Russian computer scientist

Boris Artashesovich Babayan (Борис Арташеcович Бабаян; Բորիս Արտաշեսի Բաբայան; born Baku, 20 December 1933) is a Soviet and Russian computer scientist of Armenian descent, notable as the pioneering creator of supercomputers in the former Soviet Union and Russia.

== Biography ==
Babayan was born in Baku, Soviet Union to an Armenian family. He graduated from the Moscow Institute of Physics and Technology in 1957. He completed his Ph.D. in 1964 and his doctorate of science in 1971.

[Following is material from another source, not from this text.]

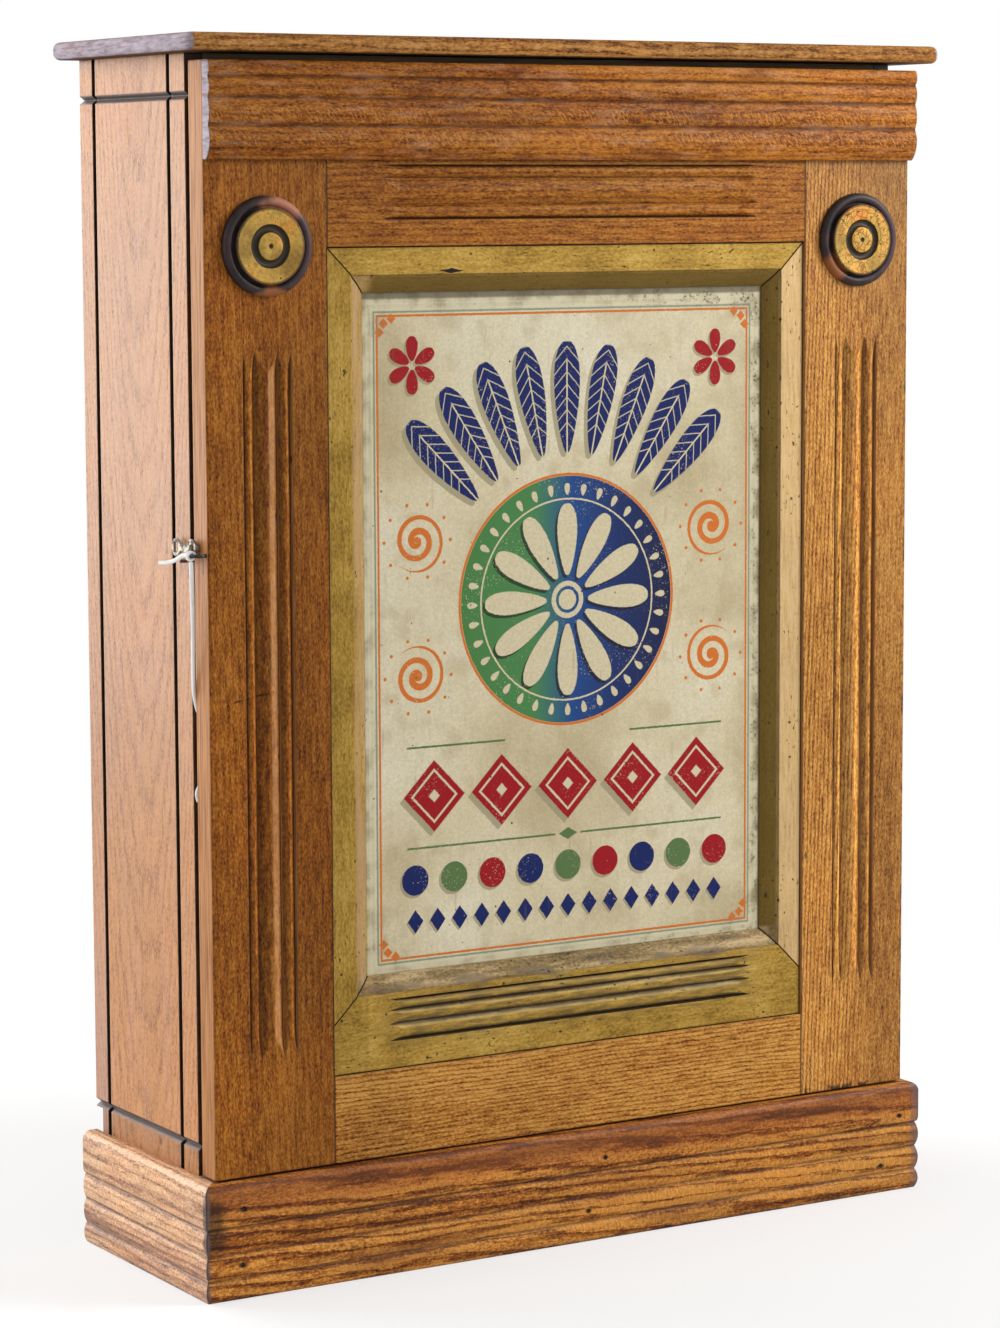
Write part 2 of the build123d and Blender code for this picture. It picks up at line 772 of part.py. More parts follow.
frame_members = {
    "gilt_frame_left": (
        frame_section(Plane((-frame_outer, 0, 0), (1, 0, 0), (0, 0, 1)), frame_width - frame_clearance),
        [frame_mitre(-sight_half, sight_head, (-1, -1)), frame_mitre(-sight_half, sight_foot, (-1, 1))],
    ),
    "gilt_frame_right": (
        frame_section(Plane((frame_outer, 0, 0), (-1, 0, 0), (0, 0, -1)), frame_width - frame_clearance),
        [frame_mitre(sight_half, sight_head, (1, -1)), frame_mitre(sight_half, sight_foot, (1, 1))],
    ),
    "gilt_frame_top": (
        frame_section(Plane((0, 0, frame_top), (0, 0, -1), (1, 0, 0)), frame_width - frame_clearance),
        [frame_mitre(-sight_half, sight_head, (1, 1)), frame_mitre(sight_half, sight_head, (-1, 1))],
    ),
    "gilt_frame_bottom": (
        frame_section(Plane((0, 0, frame_bottom), (0, 0, 1), (-1, 0, 0)), frame_foot_height - frame_clearance),
        [frame_mitre(-sight_half, sight_foot, (1, -1)), frame_mitre(sight_half, sight_foot, (-1, -1))],
    ),
}

sign_reed_level = opening_foot + sign_reed_foot + sum(sign_reed_widths) / 2
for name, (section, mitres) in frame_members.items():
    upright = name in ("gilt_frame_left", "gilt_frame_right")
    with BuildPart() as member:
        if upright:
            extrude(section, amount=case_height, both=True)
        else:
            extrude(section, amount=frame_outer, both=True)
        for mitre in mitres:
            split(bisect_by=mitre, keep=Keep.TOP)
        if name == "gilt_frame_bottom":
            with Locations(front_plane(0, frame_face, sign_reed_level, (-1, 0, 0)).location):
                add(sign_reeds, mode=Mode.SUBTRACT)
    write(member.part, name)

# Tin sign, the board behind it and the strips that hold both in the rabbet
sign_half = sight_half + sign_rabbet - sign_clearance
sign_foot = sight_foot - sign_rabbet + sign_clearance
sign_head = sight_head + sign_rabbet - sign_clearance
sign_back = lip_back + sign_thickness
strip_front = sign_back + sign_back_thickness

with BuildPart() as tin_panel:
    box_between((-sign_half, lip_back, sign_foot), (sign_half, sign_back, sign_head))
write(tin_panel.part, "tin_panel")

with BuildPart() as backing_board:
    box_between((-sign_half, sign_back, sign_foot), (sign_half, strip_front, sign_head))
write(backing_board.part, "backing_board")

with BuildPart() as backing_strips:
    for end in (-1, 1):
        near, far = sorted((end * sign_half, end * (sign_half - sign_strip_width)))
        box_between((near, strip_front, sign_foot), (far, frame_back, sign_head))
    inner_end = sign_half - sign_strip_width - joint_clearance
    box_between(
        (-inner_end, strip_front, sign_foot),
        (inner_end, frame_back, sign_foot + sign_strip_width),
    )
    box_between(
        (-inner_end, strip_front, sign_head - sign_strip_width),
        (inner_end, frame_back, sign_head),
    )
write(backing_strips.part, "backing_strips")

# Catch: a flat lever with a ring, turning on a screw in the door's edge
with BuildPart() as catch_washer:
    with BuildSketch(outward_plane(-case_half, catch_y, catch_height)):
        Circle(catch_spacer_radius)
        Circle(catch_screw_radius + running_clearance, mode=Mode.SUBTRACT)
    extrude(amount=catch_stand_off)
write(catch_washer.part, "catch_washer")

with BuildPart() as catch_lever:
    with BuildSketch(outward_plane(-catch_inner, catch_y, catch_height)) as lever_outline:
        Circle(catch_boss_radius)
        with Locations((catch_reach / 2, catch_ring_sag / 2)):
            Rectangle(catch_reach, catch_neck_width)
        with Locations((catch_reach, catch_ring_sag)):
            Circle(catch_ring_radius)
        neck_corners = lever_outline.vertices().filter_by(
            lambda v: catch_boss_radius / 2 < v.Y - catch_y < catch_reach
        )
        fillet(neck_corners, catch_neck_width / 2)
        Circle(catch_screw_radius + running_clearance, mode=Mode.SUBTRACT)
        with Locations((catch_reach, catch_ring_sag)):
            Circle(catch_ring_hole_radius, mode=Mode.SUBTRACT)
    extrude(amount=catch_thickness)
write(catch_lever.part, "catch_lever")

screw_seat = catch_outer + catch_play
with BuildPart() as catch_screw:
    with BuildSketch(outward_plane(-screw_seat, catch_y, catch_height)):
        Circle(catch_screw_head_radius)
    extrude(amount=catch_screw_head_height)
    fillet(catch_screw.faces().sort_by(Axis.X)[0].edges(), catch_screw_head_height / 2)
    with BuildSketch(outward_plane(-screw_seat, catch_y, catch_height)):
        Circle(catch_screw_radius)
    extrude(amount=case_half - catch_screw_depth - screw_seat)
    with BuildSketch(outward_plane(-screw_seat - catch_screw_head_height, catch_y, catch_height)):
        Rectangle(2 * catch_screw_head_radius, 0.7, rotation=35)
    extrude(amount=-0.6, mode=Mode.SUBTRACT)
write(catch_screw.part, "catch_screw")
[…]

From 1956 to 1996, Babayan worked in the Lebedev Institute of Precision Mechanics and Computer Engineering, where he eventually became chief of the hardware and software division. Babayan and his team built their first computers during the 1950s. In the 1970s, being one of 15 deputies of chief architect V. S. Burtsev, he worked on the first superscalar computer, the Elbrus-1 and programming language Эль-76. Using these computers in 1978, ten years before commercial applications appeared in the West, the Soviet Union developed its missile systems and its nuclear and space programs.

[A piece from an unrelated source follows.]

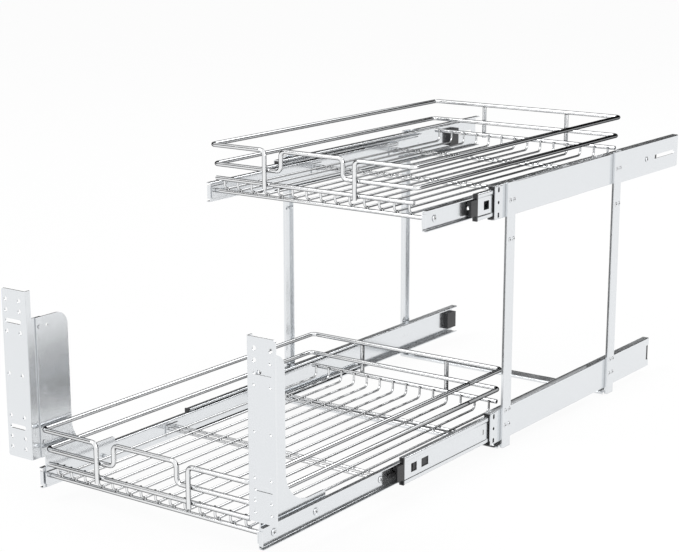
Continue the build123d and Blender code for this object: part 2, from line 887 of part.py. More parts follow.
for tier in slide_base:
    for hand, side in sides.items():
        finish(outer_rail(side, tier), f"outer_rail_{tier}_{hand}")
        finish(outer_cage(side, tier), f"outer_cage_{tier}_{hand}")
        finish(middle_rail(side, tier), f"middle_rail_{tier}_{hand}")
        finish(end_stop(side, tier), f"end_stop_{tier}_{hand}")
        finish(inner_cage(side, tier), f"inner_cage_{tier}_{hand}")
        finish(inner_rail(side, tier), f"basket_rail_{tier}_{hand}")
        finish(release_lever(side, tier), f"release_lever_{tier}_{hand}")
    finish(top_rim(tier), f"{tier}_basket_top_rim")
    finish(middle_rim(tier), f"{tier}_basket_middle_rim")
    finish(low_rims(tier), f"{tier}_basket_low_rims")
    finish(rear_uprights(tier), f"{tier}_basket_rear_uprights")
    finish(floor_wires(tier), f"{tier}_basket_floor_wires")
    finish(cross_wires(tier), f"{tier}_basket_cross_wires")
    finish(lugs(tier), f"{tier}_basket_lugs")
    finish(rail_screws(tier), f"{tier}_basket_screws")

for hand, side in sides.items():
    finish(rear_bracket(side), f"rear_bracket_{hand}")
    finish(door_plate(side), f"door_plate_{hand}")
    finish(bracket_arm(side), f"bracket_arm_{hand}")

finish(front_bumpers(), "front_bumpers")
finish(rear_bumpers(), "rear_bumpers")
finish(frame_rivets(), "frame_rivets")
finish(bracket_screws(), "bracket_screws")
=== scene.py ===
import math
import bpy
from mathutils import Matrix, Vector


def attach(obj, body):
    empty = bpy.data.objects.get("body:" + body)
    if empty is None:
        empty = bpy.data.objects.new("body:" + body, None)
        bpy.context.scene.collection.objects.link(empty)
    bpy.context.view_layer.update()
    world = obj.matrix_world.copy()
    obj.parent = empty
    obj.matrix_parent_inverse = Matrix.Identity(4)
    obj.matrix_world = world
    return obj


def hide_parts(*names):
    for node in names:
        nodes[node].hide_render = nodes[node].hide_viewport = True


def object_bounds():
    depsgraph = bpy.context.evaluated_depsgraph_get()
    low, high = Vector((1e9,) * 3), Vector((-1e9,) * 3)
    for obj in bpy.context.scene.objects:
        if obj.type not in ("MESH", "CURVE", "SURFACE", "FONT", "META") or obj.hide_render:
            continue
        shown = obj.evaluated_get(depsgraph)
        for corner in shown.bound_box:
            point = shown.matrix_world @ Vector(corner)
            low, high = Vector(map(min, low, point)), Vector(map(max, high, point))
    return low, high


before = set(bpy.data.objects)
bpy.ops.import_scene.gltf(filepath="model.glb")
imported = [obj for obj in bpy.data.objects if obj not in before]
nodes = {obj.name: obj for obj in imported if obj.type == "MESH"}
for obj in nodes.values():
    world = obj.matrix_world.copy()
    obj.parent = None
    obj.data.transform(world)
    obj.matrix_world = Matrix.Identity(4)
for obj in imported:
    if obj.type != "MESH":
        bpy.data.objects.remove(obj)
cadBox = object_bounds()
scene = bpy.context.scene


cameraSettings = {
    "place": (1.29388, -1.91223, 0.75418),
    "azimuth": 35.53,
    "elevation": 14.42,
    "lens": 90.28,
    "sensor": 36.0,
    "shiftX": -0.0124,
    "shiftY": 0.0559,
    "farthest": 50,
}


def makeCamera(s):
    data = bpy.data.cameras.new("camera")
    data.sensor_width = s["sensor"]
    data.lens = s["lens"]
    data.shift_x = s["shiftX"]
    data.shift_y = s["shiftY"]
    data.clip_end = s["farthest"]
    camera = bpy.data.objects.new("camera", data)
    a, e = math.radians(s["azimuth"]), math.radians(s["elevation"])
    forward = Vector((-math.sin(a) * math.cos(e), math.cos(a) * math.cos(e), -math.sin(e)))
    right = Vector((math.cos(a), math.sin(a), 0))
    up = right.cross(forward)
    turn = Matrix((right, up, -forward)).transposed()
    camera.matrix_world = Matrix.Translation(s["place"]) @ turn.to_4x4()
    scene.collection.objects.link(camera)
    scene.camera = camera


makeCamera(cameraSettings)
print("camera set")


def newMaterial(name):
    material = bpy.data.materials.new(name)
    material.use_nodes = True
    tree = material.node_tree
    tree.nodes.clear()
    tree.nodes.new("ShaderNodeOutputMaterial")
    shader = tree.nodes.new("ShaderNodeBsdfPrincipled")
    toSurface(tree, shader.outputs["BSDF"])
    return material, tree, shader


def toSurface(tree, shading):
    output = [n for n in tree.nodes if n.type == "OUTPUT_MATERIAL"][0]
    tree.links.new(shading, output.inputs["Surface"])


def addNode(tree, kind, inputs=None, **settings):
    node = tree.nodes.new(kind)
    for key, value in settings.items():
        setattr(node, key, value)
    for key, value in (inputs or {}).items():
        if isinstance(value, bpy.types.NodeSocket):
            tree.links.new(value, node.inputs[key])
        else:
            node.inputs[key].default_value = value
    return node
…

A team headed by Babayan designed Elbrus-3 computer using an architecture named Explicitly Parallel Instruction Computing (EPIC).

From 1992 to 2004, Babayan held senior positions in the Moscow Center for SPARC Technology (MCST) and Elbrus International. In these roles he led the development of Elbrus 2000 (single-chip implementation of Elbrus-3) and Elbrus90micro (SPARC computer based on domestically developed microprocessor) projects.

Since August 2004, Babayan is the Director of Architecture for the Software and Solutions Group in Intel Corporation and scientific advisor of the Intel R&D center in Moscow. He leads efforts in such areas as compilers, binary translation and security technologies. He became the second European holding the Intel Fellow title (after Norwegian, Tryggve Fossum).

Babayan was awarded the two highest honors in the former Soviet Union: the USSR State Prize for his achievements in 1974 in the field of computer-aided design, and the Lenin Prize in 1987 for the Elbrus-2 supercomputer design. Since 1984, he has been a corresponding member of the USSR Academy of Sciences (later - Russian Academy of Sciences). He served as a professor at the Moscow Institute of Physics and Technology and held the Microprocessor Technology chair in Moscow based R&D center of Intel Corporation before his retirement in February 2022.